The explanation of the whole matter was, that in his last interview. Napoleon, with consummate audacity, had fooled the Saxon king to the top of his bent. The latter finally confessed to Toll that, when he had despatched von Ryssel with the offer to surrender, he had done so in the belief that his august ally, the emperor, considered that all was lost. Napoleon in person, however, had just informed him that he was leaving Leipzig merely for the purpose of manoeuvring in the open field, and would return in a day or two and relieve the city!
Toll and Natzmer seem really to have made the attempt to find the French governor; but long before he could be reached, the storm on the city had begun and the outer defences had crumbled. Blücher had had one of the hardest tasks, a bridge by which he was obliged to pass being strongly guarded. A Leipzig citizen, (Hussell), has recorded that the greater number of the bombs that actually fell in the city came from the direction of the Hallescher Thor.
The fighting was proceeding vigorously, and a detachment of Blücher’s troops had made its way round to the right until already in contact with Napoleon’s line of retreat, when suddenly, above all the cannonading and musketry was heard the sound of a terrific explosion—a worthy climax to the greatest battle that had ever taken place between nations.
The Elster bridge, Napoleon’s only chance of retreat, had been utterly wrecked in the very path of some 20,000 of the French who still remained on the Leipzig side. A whole barge full of gunpowder had, sometime previously, been placed under one of the arches; at the moment of the appearance of the detachment just mentioned as having been sent round to the right by Blücher a subaltern was in command with orders “to blow up the bridge when the enemy should appear for the purpose of taking it.” A more responsible officer would doubtless have found means to hold in check Blücher’s small detachment until the remnant of the French could have crossed; but only too literally did the subaltern obey his orders.
The scene that now ensued was one of the cruellest, most horrible, and most dramatic that has ever occurred in the course of all history. Those of the retreating army who were further in front were struck by the debris of the wrecked bridge and upon them rained the sundered limbs and the torn flesh of men and horses. Hundreds of those behind sprang into the water from the bridge, hundreds more dashed in from the river’s slimy bank. Among them was Prince Poniatowski, who had commanded a regiment of Poles and had committed deeds of valour worthy of heroes of antiquity.
Scales like these at the Elster bridge make one wonder if humanity will never grow wise, will never learn to settle its disputes by some method that does not mean the greatest conceivable suffering to the greatest number. Here in the Elster were sights of unspeakable horror: human dead piled so high that heaps of them projected above the surface of the water with heads, legs, and arms inextricably mingled. And within a circumference of nearly ten miles there was scarcely a spot from which a corpse could not be seen. In and around Leipzig some ninety thousand men had fallen, dead or wounded; and of the wounded an enormous proportion were to die. Bodies, stripped bare by marauders, lay in great naked heaps, pecked at and gnawed at by beast and bird.

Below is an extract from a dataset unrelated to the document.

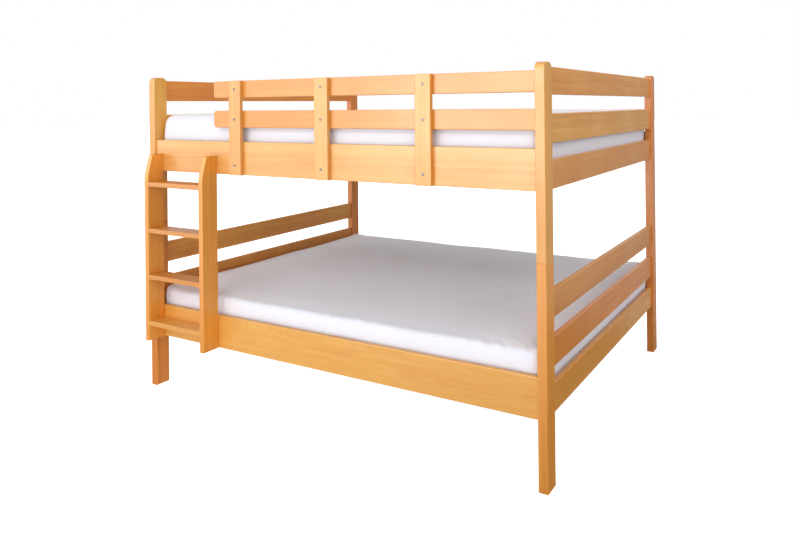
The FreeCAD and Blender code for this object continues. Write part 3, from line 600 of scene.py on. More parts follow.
@dataclass(frozen=True)
class Steel:
    """A finish of bright steel with fine marks of the tool."""

    name: str
    colour: Colour
    roughness: float

    def material(self) -> bpy.types.Material:
        """Makes the steel's material.

        Returns:
            The new material.
        """
        made, g, shader = new_material(self.name, Base_Color=self.colour, Metallic=1.0)
        spot = g.add("TexCoord").outputs["Object"]
        cover = Unevenness().place(g, {"Point": spot, "Blotch Scale": 90.0, "Ripple Scale": 2400.0})
        rough = g.math("MULTIPLY_ADD", cover["Blotch"], 0.16, self.roughness)
        g.feed(shader.inputs["Roughness"], rough)
        bump(g, shader, cover["Ripple"], 0.25, 0.00006)
        return made


HONEY = Wood(
    "honey_beech",
    pale=(0.72, 0.335, 0.062),
    middle=(0.65, 0.265, 0.036),
    deep=(0.50, 0.165, 0.016),
    end_grain=(0.40, 0.13, 0.018),
    ring_width=0.0065,
    figure=0.5,
    fleck=0.2,
    roughness=0.4,
    coat=0.3,
)
BARE = Wood(
    "bare_beech",
    pale=(0.68, 0.50, 0.31),
    middle=(0.60, 0.41, 0.235),
    deep=(0.46, 0.28, 0.14),
    end_grain=(0.42, 0.26, 0.14),
    ring_width=0.005,
    figure=0.8,
    fleck=0.35,
    roughness=0.62,
    coat=0.0,
)
COTTON = Cloth(
    "white_percale",
    colour=(0.80, 0.82, 0.90),
    shade=(0.735, 0.75, 0.84),
    thread_pitch=0.0007,
    relief=0.00035,
    sheen=0.15,
)
TICKING = Cloth(
    "foam_cover",
    colour=(0.80, 0.80, 0.80),
    shade=(0.66, 0.67, 0.70),
    thread_pitch=0.0016,
    relief=0.0006,
    sheen=0.2,
)
WEBBING = Cloth(
    "slat_webbing",
    colour=(0.74, 0.72, 0.66),
    shade=(0.55, 0.53, 0.47),
    thread_pitch=0.0012,
    relief=0.0007,
    sheen=0.2,
)
STEEL = Steel("bright_steel", (0.40, 0.385, 0.36), 0.3)
# Darkened steel for the guard's bolts and cap nuts: its darkness stands in for the dark surroundings they
# mirror, a painted dark reflection.
STEEL_PAINTED_DARK = Steel("steel_painted_dark", (0.15, 0.135, 0.12), 0.36)


def make_piece(name: str, points: np.ndarray, faces: list, body: str) -> bpy.types.Object:
    """Makes a smooth mesh piece that rides on a body.

    Args:
        name: The piece's name.
        points: Its points, one row each, in the row frame.
        faces: The corners of each face.
        body: The body that it moves with.

    Returns:
        The new piece.
    """
    mesh = bpy.data.meshes.new(name)
    mesh.from_pydata(points.tolist(), [], faces)
    mesh.polygons.foreach_set("use_smooth", [True] * len(mesh.polygons))
    mesh.update()
    piece = bpy.data.objects.new(name, mesh)
    bpy.context.scene.collection.objects.link(piece)
    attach(piece, body)
    return piece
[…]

It was long before progress could be made with the work of burial, for the inhabitants of the outlying districts had fled in all directions, the army was obliged to march on, and the inhabitants of Leipzig itself, at first at least, seemed as though in a lethargy. Rapidly, as may be imagined the very air grew pestilential. In order to facilitate matters great carts went through the streets of Leipzig and were soon filled high with the harvest of those who had died in the houses. From the windows above corpses were thrown down; and it was too much to expect that in all cases the last breath should be awaited. But if, in the sickening mass, arms or legs were seen to move there was usually someone sufficiently merciful to club them into quietude.